A APP-Sindicato, por representar trabalhadores/as que lidam com a ciência, o conhecimento e o processo de ensino-aprendizagem optou pela aposta na vida, desde o início da pandemia. Sabemos que a maioria do povo e dos professores/as, funcionários/as e estudantes deseja urgentemente voltar às escolas, como afirmou o próprio governador, mas numa pandemia não é o desejo que deve prevalecer, mas sim a ciência, para que vidas sejam preservadas.

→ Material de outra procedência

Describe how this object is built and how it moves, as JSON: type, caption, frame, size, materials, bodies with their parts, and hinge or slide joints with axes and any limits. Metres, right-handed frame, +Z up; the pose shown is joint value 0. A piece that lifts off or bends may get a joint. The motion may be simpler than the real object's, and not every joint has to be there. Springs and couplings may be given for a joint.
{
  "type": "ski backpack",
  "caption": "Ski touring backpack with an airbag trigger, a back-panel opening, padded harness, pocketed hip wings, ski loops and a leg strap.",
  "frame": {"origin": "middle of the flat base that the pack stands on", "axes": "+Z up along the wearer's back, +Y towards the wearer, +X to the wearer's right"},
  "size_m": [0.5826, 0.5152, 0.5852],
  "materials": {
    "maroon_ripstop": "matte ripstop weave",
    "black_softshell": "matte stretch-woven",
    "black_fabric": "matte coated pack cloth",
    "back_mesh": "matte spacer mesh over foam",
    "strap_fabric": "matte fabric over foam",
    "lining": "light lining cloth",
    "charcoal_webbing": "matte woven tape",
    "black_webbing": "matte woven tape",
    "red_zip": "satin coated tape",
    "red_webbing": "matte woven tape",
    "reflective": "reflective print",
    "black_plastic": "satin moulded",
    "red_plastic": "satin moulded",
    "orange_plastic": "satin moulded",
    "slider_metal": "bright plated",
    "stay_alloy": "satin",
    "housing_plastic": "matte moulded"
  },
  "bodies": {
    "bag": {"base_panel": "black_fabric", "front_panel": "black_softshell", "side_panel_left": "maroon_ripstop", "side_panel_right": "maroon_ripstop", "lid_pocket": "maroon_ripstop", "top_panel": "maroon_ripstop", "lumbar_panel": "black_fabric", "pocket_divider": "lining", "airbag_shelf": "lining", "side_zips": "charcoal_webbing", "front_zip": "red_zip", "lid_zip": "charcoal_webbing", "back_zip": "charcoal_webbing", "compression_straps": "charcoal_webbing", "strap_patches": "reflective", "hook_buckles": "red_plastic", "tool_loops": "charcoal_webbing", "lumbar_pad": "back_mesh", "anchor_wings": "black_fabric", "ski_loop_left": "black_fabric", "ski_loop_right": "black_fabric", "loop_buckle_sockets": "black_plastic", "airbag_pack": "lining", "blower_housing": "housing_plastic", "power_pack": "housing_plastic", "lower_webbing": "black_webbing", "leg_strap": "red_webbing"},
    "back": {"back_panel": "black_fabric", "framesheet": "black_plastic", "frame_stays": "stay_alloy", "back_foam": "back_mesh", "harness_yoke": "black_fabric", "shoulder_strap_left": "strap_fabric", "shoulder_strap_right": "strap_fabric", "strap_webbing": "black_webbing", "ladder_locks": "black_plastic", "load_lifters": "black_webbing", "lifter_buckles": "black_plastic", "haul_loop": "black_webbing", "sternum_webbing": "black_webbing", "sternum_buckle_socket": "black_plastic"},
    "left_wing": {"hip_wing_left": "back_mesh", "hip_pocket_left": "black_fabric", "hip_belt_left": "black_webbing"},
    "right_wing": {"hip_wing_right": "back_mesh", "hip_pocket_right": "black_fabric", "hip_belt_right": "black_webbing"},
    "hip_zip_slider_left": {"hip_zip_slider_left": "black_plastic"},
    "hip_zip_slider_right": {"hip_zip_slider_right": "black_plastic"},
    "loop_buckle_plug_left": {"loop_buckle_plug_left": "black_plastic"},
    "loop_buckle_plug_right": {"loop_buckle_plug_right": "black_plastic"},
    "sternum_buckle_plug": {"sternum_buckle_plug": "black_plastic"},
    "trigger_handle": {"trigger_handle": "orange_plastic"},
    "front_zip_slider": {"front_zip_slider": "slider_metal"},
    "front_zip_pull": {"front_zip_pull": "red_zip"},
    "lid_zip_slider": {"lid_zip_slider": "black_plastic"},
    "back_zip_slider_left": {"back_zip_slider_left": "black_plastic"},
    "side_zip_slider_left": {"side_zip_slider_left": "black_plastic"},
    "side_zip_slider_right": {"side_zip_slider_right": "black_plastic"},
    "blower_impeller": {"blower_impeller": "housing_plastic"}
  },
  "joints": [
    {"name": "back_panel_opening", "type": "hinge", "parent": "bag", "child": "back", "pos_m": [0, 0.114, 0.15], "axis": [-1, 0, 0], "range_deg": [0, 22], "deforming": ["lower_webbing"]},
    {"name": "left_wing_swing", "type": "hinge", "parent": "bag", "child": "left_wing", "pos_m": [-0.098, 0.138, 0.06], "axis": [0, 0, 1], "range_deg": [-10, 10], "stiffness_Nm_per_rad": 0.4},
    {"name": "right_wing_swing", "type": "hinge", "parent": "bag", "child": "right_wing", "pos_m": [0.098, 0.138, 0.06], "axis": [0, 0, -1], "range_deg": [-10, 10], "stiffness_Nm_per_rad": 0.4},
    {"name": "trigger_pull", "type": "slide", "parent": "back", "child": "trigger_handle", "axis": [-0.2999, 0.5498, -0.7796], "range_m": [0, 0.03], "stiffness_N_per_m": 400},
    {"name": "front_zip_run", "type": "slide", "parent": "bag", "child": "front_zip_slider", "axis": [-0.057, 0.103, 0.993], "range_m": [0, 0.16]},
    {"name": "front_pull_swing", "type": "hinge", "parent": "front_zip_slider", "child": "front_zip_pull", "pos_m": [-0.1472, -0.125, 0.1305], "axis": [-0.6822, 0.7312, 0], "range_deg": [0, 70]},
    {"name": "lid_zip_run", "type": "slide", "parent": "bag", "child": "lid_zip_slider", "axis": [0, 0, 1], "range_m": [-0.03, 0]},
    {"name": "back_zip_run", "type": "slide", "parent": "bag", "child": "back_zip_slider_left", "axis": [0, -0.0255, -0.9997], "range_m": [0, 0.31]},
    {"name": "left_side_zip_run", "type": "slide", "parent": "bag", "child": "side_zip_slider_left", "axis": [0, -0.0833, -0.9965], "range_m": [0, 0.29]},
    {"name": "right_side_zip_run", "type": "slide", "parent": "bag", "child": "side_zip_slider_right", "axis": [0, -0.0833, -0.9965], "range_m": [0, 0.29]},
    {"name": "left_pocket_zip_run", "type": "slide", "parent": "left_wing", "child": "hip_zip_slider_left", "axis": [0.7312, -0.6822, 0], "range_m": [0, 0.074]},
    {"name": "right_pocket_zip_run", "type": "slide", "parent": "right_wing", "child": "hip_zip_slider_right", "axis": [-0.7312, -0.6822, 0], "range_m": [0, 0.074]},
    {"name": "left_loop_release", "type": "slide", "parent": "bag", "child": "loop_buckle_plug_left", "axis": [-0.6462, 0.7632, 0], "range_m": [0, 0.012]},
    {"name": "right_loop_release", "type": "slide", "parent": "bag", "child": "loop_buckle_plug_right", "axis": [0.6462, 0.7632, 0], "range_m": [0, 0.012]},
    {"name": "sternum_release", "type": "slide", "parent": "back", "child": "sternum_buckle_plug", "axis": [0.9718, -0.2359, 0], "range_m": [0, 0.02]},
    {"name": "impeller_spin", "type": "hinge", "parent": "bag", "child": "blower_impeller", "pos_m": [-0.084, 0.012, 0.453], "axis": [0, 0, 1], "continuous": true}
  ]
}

No mesmo artigo acima citado, registrávamos o seguinte enunciado: “O que fazer com essas lideranças que não vêm cumprindo com seus papeis de proteger a vida do povo? Essa reflexão precisa ser feita. Não é possível imaginar que fiquem impunes diante de tantas perdas desnecessárias. Pensar num tribunal popular para o julgamento público desse povo pode ser uma alternativa”. Essa reflexão continua necessária. O que fará o Poder Legislativo nas esferas municipal, estadual e federal? Vai exercer seu papel constitucional de fiscalizador do Poder Executivo? O Sistema Judiciário continuará abrindo as portas ao negacionismo? A imprensa, que todo dia divulga o número de mortos, continuará festejando a retomada de atividades escolares que resultam em surtos de contaminações? Ficará a pandemia brasileira e paranaense como mais um capítulo da impunidade dos poderosos? A resposta é uma só. Nos mobilizamos e superamos a apatia ou entraremos num período de anomia e aprofundamento da exploração do sangue do povo. Lutar é preciso. Viver também é preciso!
*Hermes Silva Leão, pedagogo e professor de Educação Física da Rede Estadual do Paraná e presidente da APP-Sindicato / Coluna Brasil de Fato – Paraná.